Not only does the 78-year-old have a more experienced team around him this time but he also won the popular vote, he has the Senate and he has a majority in the Supreme court.
This means he also has “the space to utterly redefine what executive authority means in the United States of America,” Jon says.
And that he is.
Just days into the Donald Trump presidency, America’s new leader has wasted no time in implementing some of his most controversial campaign promises. He’s pardoned those convicted of storming the Capitol in January 2021, along with many other convicted criminals, he’s signed an order for the US to pull out of the World Health Organisation and he’s ordered the dismantling of government diversity, equity and inclusion initiatives, to name a few.
While team Trump has pushed on, it seems his opponents have backed off. When Trump was sworn in back in 2017, there were waves of resistance, including massive women's marches and other public protests on the streets of DC and around America.
But today, outrage at Trump’s vision of America has dwindled.
“In the immediate days after he had just been elected in 2017 there was such energy and fire and fury on the Democrat side,” says Lewis Goodall.
“The difference with 2017 is so marked, in 2017 there was a moment of resistance. America right now is a moment of acquiescence.”
This is perhaps most notable in the media response to Trump’s pardoning of the insurrectionists, something that four years ago, or even one year ago, would have sparked outrage.
But whilst flicking through the TV networks as the “J6 hostages”, to use Trump’s term were being released, Lewis saw a lack of coverage.
“It got a mention here and there, but it was barely making a ripple”, he recalls.
“Back in the first Trump presidency everyone would say, ‘this isn't normal’, and absolutely none of this remains normal, but it has been absolutely normalised.
“It spoke to that acquiescence, that exhaustion, which now exists.”
Why is this happening?
If you watched Donald Trump’s 2025 inauguration, you’d likely have noticed another big change compared to the ceremony eight years ago. Standing behind the new president in the rotunda were some of the world’s biggest tech titans and richest men.
Elon Musk revealed himself early in the campaign to be a Trump fan and ally - he’s now even an advisor. But also attending and in prime position were Amazon owner Jeff Bezos - who, against tradition, instructed The Washington Post (which he also owns) to opt out of endorsing a candidate in the lead up to voting day. Meta owner Mark Zuckerberg was also there, who, after Trump’s win, shifted Facebook and other platforms he owns policies to be far more aligned with Trump’s values.
“Everyone, politically, culturally, economically, has given in to Donald Trump,” Lewis says.
“Suddenly, it is no longer simply a sign of the dispossessed and the disaffected to be MAGA. It's now the rich as well. That's the big cultural shift that has taken place that was just not there in 2017. It does give Trump legitimacy. It gives him power. There's clearly been a huge cultural turn in his direction.”
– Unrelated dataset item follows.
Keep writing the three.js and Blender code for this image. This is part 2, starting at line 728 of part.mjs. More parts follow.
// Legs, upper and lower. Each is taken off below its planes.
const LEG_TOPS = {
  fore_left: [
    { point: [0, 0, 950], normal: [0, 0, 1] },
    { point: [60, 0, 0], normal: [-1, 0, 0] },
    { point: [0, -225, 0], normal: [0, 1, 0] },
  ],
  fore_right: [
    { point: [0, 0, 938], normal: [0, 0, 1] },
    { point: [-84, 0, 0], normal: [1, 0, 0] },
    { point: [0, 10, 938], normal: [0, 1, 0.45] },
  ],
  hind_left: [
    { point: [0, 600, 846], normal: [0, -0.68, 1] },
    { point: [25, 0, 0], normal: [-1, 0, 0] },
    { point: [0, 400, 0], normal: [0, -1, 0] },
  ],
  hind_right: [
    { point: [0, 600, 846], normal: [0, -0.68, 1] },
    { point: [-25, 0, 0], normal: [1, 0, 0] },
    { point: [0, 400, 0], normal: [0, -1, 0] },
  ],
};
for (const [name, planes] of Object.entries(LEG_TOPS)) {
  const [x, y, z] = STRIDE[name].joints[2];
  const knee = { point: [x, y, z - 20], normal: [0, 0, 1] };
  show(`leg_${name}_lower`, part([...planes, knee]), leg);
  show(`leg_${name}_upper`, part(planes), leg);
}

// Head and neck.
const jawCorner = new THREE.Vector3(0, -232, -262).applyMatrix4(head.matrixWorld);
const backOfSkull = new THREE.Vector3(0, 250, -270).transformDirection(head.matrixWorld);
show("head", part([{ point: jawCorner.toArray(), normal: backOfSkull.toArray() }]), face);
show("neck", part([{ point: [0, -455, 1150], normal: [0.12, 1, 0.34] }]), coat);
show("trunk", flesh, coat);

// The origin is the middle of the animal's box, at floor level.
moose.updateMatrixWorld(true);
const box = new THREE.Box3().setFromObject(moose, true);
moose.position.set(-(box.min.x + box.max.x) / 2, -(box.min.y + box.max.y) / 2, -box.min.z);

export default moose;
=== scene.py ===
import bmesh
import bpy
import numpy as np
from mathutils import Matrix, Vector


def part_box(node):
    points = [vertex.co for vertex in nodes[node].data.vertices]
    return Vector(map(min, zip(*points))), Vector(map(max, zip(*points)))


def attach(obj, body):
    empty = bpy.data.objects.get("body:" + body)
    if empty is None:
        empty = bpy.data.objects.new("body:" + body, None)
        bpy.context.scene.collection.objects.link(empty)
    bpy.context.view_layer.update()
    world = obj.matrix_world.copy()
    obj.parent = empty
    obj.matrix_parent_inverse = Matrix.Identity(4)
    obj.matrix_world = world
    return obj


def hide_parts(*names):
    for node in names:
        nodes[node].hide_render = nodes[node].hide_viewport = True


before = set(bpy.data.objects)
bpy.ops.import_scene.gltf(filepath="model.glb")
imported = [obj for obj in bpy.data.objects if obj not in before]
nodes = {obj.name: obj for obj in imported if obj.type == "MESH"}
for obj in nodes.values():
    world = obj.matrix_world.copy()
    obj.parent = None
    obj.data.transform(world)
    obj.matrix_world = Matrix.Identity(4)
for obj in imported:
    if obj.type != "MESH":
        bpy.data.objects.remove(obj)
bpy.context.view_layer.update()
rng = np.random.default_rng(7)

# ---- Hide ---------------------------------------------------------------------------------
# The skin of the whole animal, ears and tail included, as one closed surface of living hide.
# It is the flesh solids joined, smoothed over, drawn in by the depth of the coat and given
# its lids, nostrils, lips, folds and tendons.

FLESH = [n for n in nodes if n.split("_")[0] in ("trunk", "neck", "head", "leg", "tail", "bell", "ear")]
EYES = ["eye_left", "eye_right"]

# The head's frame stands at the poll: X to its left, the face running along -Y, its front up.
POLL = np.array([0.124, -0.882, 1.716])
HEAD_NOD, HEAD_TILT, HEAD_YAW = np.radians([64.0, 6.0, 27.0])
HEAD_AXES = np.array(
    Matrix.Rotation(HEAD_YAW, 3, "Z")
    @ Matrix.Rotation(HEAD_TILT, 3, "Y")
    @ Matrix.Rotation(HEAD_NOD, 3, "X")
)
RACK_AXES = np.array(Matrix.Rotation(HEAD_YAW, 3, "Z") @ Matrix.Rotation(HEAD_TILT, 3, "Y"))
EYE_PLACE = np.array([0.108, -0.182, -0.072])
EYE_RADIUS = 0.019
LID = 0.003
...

Trump’s team being more ready for the job this time round, his control of the senate and the supreme court, the lack of resistance from opponents, the legitimacy he receives from key public figures, work in tandem to the benefit of the new president.
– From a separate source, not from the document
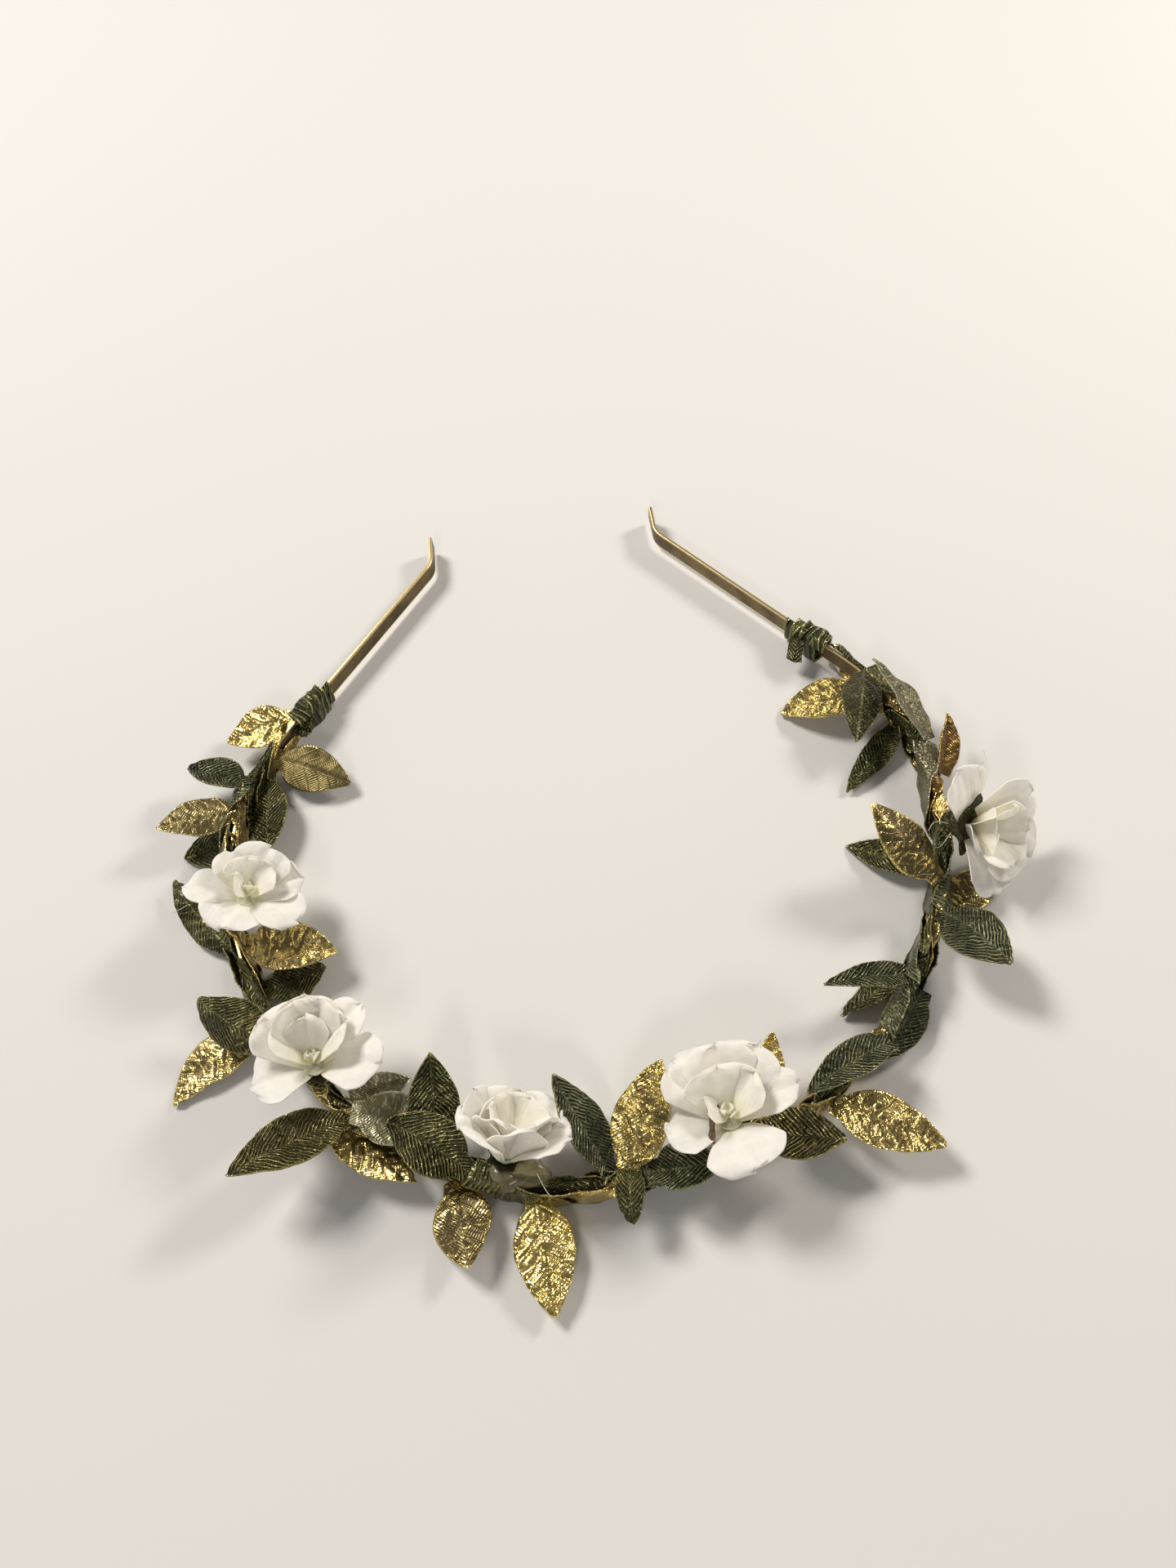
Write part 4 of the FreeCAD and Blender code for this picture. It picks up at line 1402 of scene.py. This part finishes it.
print(len(flowers), "flowers,", petal_count, "petals")

# %% [markdown]
# ## Making the flowers
# For each ring the size of the cloth that it was cut from is printed: twice the longest petal with
# the hub, and the area of the petals' upper faces. The heart is three tiny rolled petals whose rows
# come from smooth noise, so each flower gets its own.


# %% Make the flowers
def declare_sheet(ring, rows, start):
    """Prints the size of the cloth that a petal ring was cut from."""
    cut = sum(p.area for p in ring.data.polygons) / 2
    across = 2 * (start + max(row[1] for row in rows)) * MM
    min(cut, across * across)
    print(ring.name, "cut", round(across / MM, 1), "mm across, area", round(cut / MM ** 2), "mm2")


frames = {name: flower_frame(name, heading, rise)
          for name, (heading, rise, _, _) in flowers.items()}
wide_start, inner_start = 0.9, 0.4
for seed, (name, (_, _, wide_rows, inner_rows)) in enumerate(flowers.items(), 1):
    wide = petal_ring(name + "_wide_petals", name + "_outer", petal_white, frames[name], wide_start,
                      2.5, wide_rows, 11 * seed)
    inner = petal_ring(name + "_inner_petals", name + "_inner", petal_inner, frames[name],
                       inner_start, 4.0, inner_rows, 11 * seed + 5, cup=0.42, ruffle=0.5)
    heart_rows = [(120 * k + 25 * ripple_at(k, seed, 2), 2.6 + 0.6 * ripple_at(k, 1, seed), 2.6, 88,
                   70 + 14 * ripple_at(k, 2, seed)) for k in range(3)]
    petal_ring(name + "_heart", name + "_bud", heart_cloth, frames[name], 0.15, 4.6, heart_rows,
               seed * 9, slot="flower_heart", cup=0.7, ruffle=0.4, rows=14, cols=13)
    declare_sheet(wide, wide_rows, wide_start)
    declare_sheet(inner, inner_rows, inner_start)

# %% [markdown]
# ## Green cups
# A moulded cup with five short teeth holds each flower together and is glued to the ribbon. It is
# a turned shape, so it is made of rings of points, and the top rings rise and fall into teeth. A
# lathe-like spin would need the teeth to be cut afterwards.


# %% Turned shapes
def ringed_mesh(name, rings):
    """A closed mesh from rings of points in mm, with both ends capped."""
    count = len(rings[0])
    spots = [tuple(np.array(p) * MM) for ring in rings for p in ring]
    faces = [(r * count + c, r * count + (c + 1) % count, (r + 1) * count + (c + 1) % count,
              (r + 1) * count + c) for r in range(len(rings) - 1) for c in range(count)]
    faces += [tuple(range(count)), tuple(range((len(rings) - 1) * count, len(rings) * count))]
    mesh = bpy.data.meshes.new(name)
    mesh.from_pydata(spots, [], faces)
    mesh.uv_layers.new(name="UVMap")
    mesh.polygons.foreach_set("use_smooth", [True] * len(mesh.polygons))
    return mesh


teeth, cup_sides = 5, 40
cup_turns = [2 * math.pi * index / cup_sides for index in range(cup_sides)]
print("a cup has", cup_sides, "sides and", teeth, "teeth")

# %% [markdown]
# The cup's profile is a list of radius, height and how far the teeth reach there. A pale throat
# fills the middle of the flower above it, so that no gap shows between the petals.


# %% Cups and throats
def flower_cup(name, place, size):
    """A cup with five teeth, larger for the flower that shows its side."""
    foot, axis, right, back = place
    profile = [(1.0, -0.5, 0), (1.3, 0.2, 0), (1.5, 1.2, 0), (2.0, 2.0, 0), (2.6, 2.5, 0.3),
               (3.3, 2.7, 1.0), (3.1, 2.85, 1.0), (2.0, 2.75, 0.2), (0.4, 2.5, 0)]
    rings = []
    for radius, height, tooth in profile:
        ring = []
        for turn in cup_turns:
            wave = tooth * (0.5 + 0.5 * math.cos(teeth * turn)) ** 1.5
            wide = (radius + 1.3 * wave - 0.9 * tooth) * size
            ring.append(foot + axis * (height * size + 0.35 * wave * size)
                        + (right * math.cos(turn) + back * math.sin(turn)) * wide)
        rings.append(ring)
    cup = ringed_mesh(name + "_cup", rings)
    settle(new_piece(name + "_cup", cup, satins["deep"]), "green_leaf")


def flower_throat(name, place):
    foot, axis, right, back = place
    profile = ((0.3, 2.6), (1.6, 2.8), (2.1, 3.7), (1.95, 3.8), (1.3, 3.5), (0.3, 3.7))
    rings = [[foot + axis * (height + 0.12 * math.sin(teeth * turn))
              + (right * math.cos(turn) + back * math.sin(turn)) * radius for turn in cup_turns]
             for radius, height in profile]
    throat = ringed_mesh(name + "_throat", rings)
    settle(new_piece(name + "_throat", throat, heart_cloth), "petal")


for name, place in frames.items():
    flower_cup(name, place, 1.7 if name == "flower_5" else 1.0)
    flower_throat(name, place)
print(len(frames), "cups and throats")

# %% [markdown]
# ## Drops of glue
# The crown was glued by hand. A clouded drop holds one flower and a smaller one sits under
# another. A drop is a sphere, pulled to three radii and swollen unevenly by noise, in a material
# that lets most of the light through. A perfect sphere would read as a bead.


# %% Glue
def by_flower(name, to_right, to_back, up):
    """A place in mm near a flower, measured in that flower's frame."""
    foot, axis, right, back = frames[name]
    return foot + right * to_right + back * to_back + axis * up


def glue_drop(name, centre, radii, seed):
    drop = bmesh.new()
    bmesh.ops.create_icosphere(drop, subdivisions=4, radius=1.0)
    unevenness = 0.28
    for corner in drop.verts:
        swell = 1 + unevenness * noise.noise(corner.co * 1.3 + Vector((seed, 0, 0)))
        corner.co = Vector(c * r * swell for c, r in zip(corner.co, radii)) + Vector(centre)
        corner.co *= MM
    mesh = bpy.data.meshes.new(name)
    drop.to_mesh(mesh)
    drop.free()
    mesh.polygons.foreach_set("use_smooth", [True] * len(mesh.polygons))
    settle(new_piece(name, mesh, glue_clear), "petal")


glue_clear, tree, surface = finish("glue_clear", 0.18, Transmission_Weight=0.65, IOR=1.42)
fill_all(tree, surface, Normal=bump(noise_at(object_place(tree), 500.0), 0.2),
         Base_Color=blend_colour(mottle(tree, 600), (0.52, 0.47, 0.27), (0.30, 0.27, 0.13)))
glue_drop("glue_flower_3", by_flower("flower_3", 3.0, -1.0, 0.8), (5.0, 2.6, 2.2), 3)
glue_drop("glue_flower_5", by_flower("flower_5", 0.3, 0.4, 0.2), (1.9, 1.9, 1.6), 5)
print("2 drops of glue")

# %% [markdown]
# ## A stalk and loose threads
# A dry brown stalk shows between two petals, and a few threads have come loose from the cloth.
# Both are thin rods along a smooth curve through a few points. A bevelled curve would give the
# rods too, but rings of points make it easy to swell the stalk with noise.


# %% Rods
def smooth_point(points, share):
    """A point of a smooth curve through points, with the direction of its leg."""
    k = min(int(share), len(points) - 2)
    before, after = points[max(k - 1, 0)], points[min(k + 2, len(points) - 1)]
    t = share - k
    a, b = points[k], points[k + 1]
    spot = 0.5 * ((2 * a) + (b - before) * t + (2 * before - 5 * a + 4 * b - after) * t * t
                  + (3 * a - before - 3 * b + after) * t ** 3)
    return spot, (b - a).normalized()


def rod(name, points, radii, material, material_slot, sides=9, steps=28, knobs=0.0):
    """A thin round rod along a smooth curve through points in mm."""
    points = [Vector(p) for p in points]
    turns = [2 * math.pi * n / sides for n in range(sides)]
    rings = []
    for step in range(steps + 1):
        share = step / steps * (len(points) - 1)
        spot, ahead = smooth_point(points, share)
        side = ahead.cross(Vector((0.2, 0.1, 1))).normalized()
        upper = ahead.cross(side)
        radius = np.interp(share, range(len(radii)), radii)
        radius *= 1 + knobs * ripple_at(share * 3, 0.5, len(points))
        rings.append([tuple(spot + (side * math.cos(turn) + upper * math.sin(turn)) * radius)
                      for turn in turns])
    settle(new_piece(name, ringed_mesh(name, rings), material), material_slot)


stalk_brown, tree, surface = finish("stalk_brown", 0.7)
fill_all(tree, surface, Normal=bump(mottle(tree, 1400), 0.12),
         Base_Color=blend_colour(mottle(tree, 900), (0.16, 0.09, 0.045), (0.07, 0.04, 0.02)))
stalk_points = ((-1.6, 1.0, 6.6), (-2.6, 0.6, 6.8), (-2.9, -1.4, 6.0), (-3.6, -4.2, 4.6))
rod("dry_stalk", [by_flower("flower_4", *point) for point in stalk_points], [0.75, 0.6, 0.45, 0.6],
    stalk_brown, "green_leaf", knobs=0.35)
print("1 dry stalk")

# %% [markdown]
# ## Loose ends of the coils
# The ribbon that ties off each leg ends in a short tail with a slanting cut. The tail hangs on
# its own, away from the band, so it is walked like a leaf and not wound by the ribbon tree.


# %% Ribbon ends
def ribbon_end(name, start, heading, rise, curl, sway, length, width, seed, rows=30, cols=9):
    """A short loose end of ribbon with a slanting cut."""
    places, sides, uppers = walk(heading, rise, 20, curl, sway, length)
    points, chart = np.zeros((rows, cols, 3)), np.zeros((rows, cols, 2))
    for r in range(rows):
        share = r / (rows - 1)
        for c in range(cols):
            u = 2 * c / (cols - 1) - 1
            cut = min(1.0, share * (1 + 0.12 * u)) * WALK_STEPS
            spot = [np.interp(cut, range(WALK_STEPS + 1), places[:, k]) for k in range(3)]
            side, upper = sides[int(cut)], uppers[int(cut)]
            puff = 0.5 * ripple_at(share * length, u * 2, seed, 0.5) + 0.25 * u * u
            points[r, c] = np.array(spot) + side * u * width / 2 + upper * puff + np.array(start)
            chart[r, c] = u * width / 20, share * length / 10
    mesh = cloth_mesh(name, [closed_sheet(points, chart, 0.22)])
    settle(new_piece(name, mesh, satins["ribbon"]), "green_ribbon")


knot_ends = {"knot_end_left": (-144.5, -118, -20, 20, 12, 6.0, 3.0, 4),
             "knot_end_right": (147.0, -122, 6, -40, 20, 6.5, 3.2, 7)}
for name, (station, *shape) in knot_ends.items():
    centre, normal, _ = band_at(station * MM)
    ribbon_end(name, np.array(centre - normal * 0.9 * MM) / MM + np.array([0, 0, 1.4]), *shape)
print(len(knot_ends), "loose ends")

# %% [markdown]
# ## Threads
# Each thread is a rod a tenth of a millimetre thick, given by three points in the frame of the
# flower beside it. Few are needed: more of them would look like fur.

# %% Threads
thread_white, tree, surface = finish("thread_white", 0.8)
fill_all(tree, surface,
         Base_Color=blend_colour(mottle(tree, 900), (0.78, 0.75, 0.66), (0.62, 0.60, 0.50)))
threads = [("flower_5", (-3.0, 1.0, 1.5), (-5.5, 2.0, 0.5), (-7.2, 0.8, 0.2)),
           ("flower_5", (-2.5, -1.0, 1.8), (-4.6, -3.0, 1.0), (-6.6, -2.6, 0.8)),
           ("flower_5", (1.5, 11.0, 5.0), (2.8, 12.4, 5.6), (3.0, 14.0, 5.2)),
           ("flower_1", (-10.5, -1.5, 2.5), (-12.5, -3.0, 2.2), (-13.5, -2.4, 1.6)),
           ("flower_3", (5.0, -4.0, 4.0), (6.5, -6.0, 3.0), (7.4, -7.5, 2.9))]
for number, (name, *route) in enumerate(threads, 1):
    rod("loose_thread_%d" % number, [by_flower(name, *spot) for spot in route],
        [0.07, 0.06, 0.05], thread_white, "petal", sides=6, steps=16)
print(len(threads), "loose threads")

# %% [markdown]
# ## Size of the dressed crown
# The box of the dressed crown is measured beside the box of the CAD model, so that the two can be
# compared.

# %% Sizes
low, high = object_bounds()
print("dressed crown", [round(s / MM, 1) for s in high - low], "mm")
“I think the difference with Trump is that when you go down the list of executive orders, what you see again and again – and this is what I think is worrying and disturbing – is the extent to which he is pushing his presidential authority very often beyond the limit.”
And not only is he pushing those limits, but “the impediments to his action are so much fewer.”
With so much control, and so much power, have Democrats, traditional Republicans and as a result, the American public, lost the will to put up a fight?
“There is nothing. There is just exhaustion. A lot of people are simply trying to tune out of it. Donald Trump has worn America down”.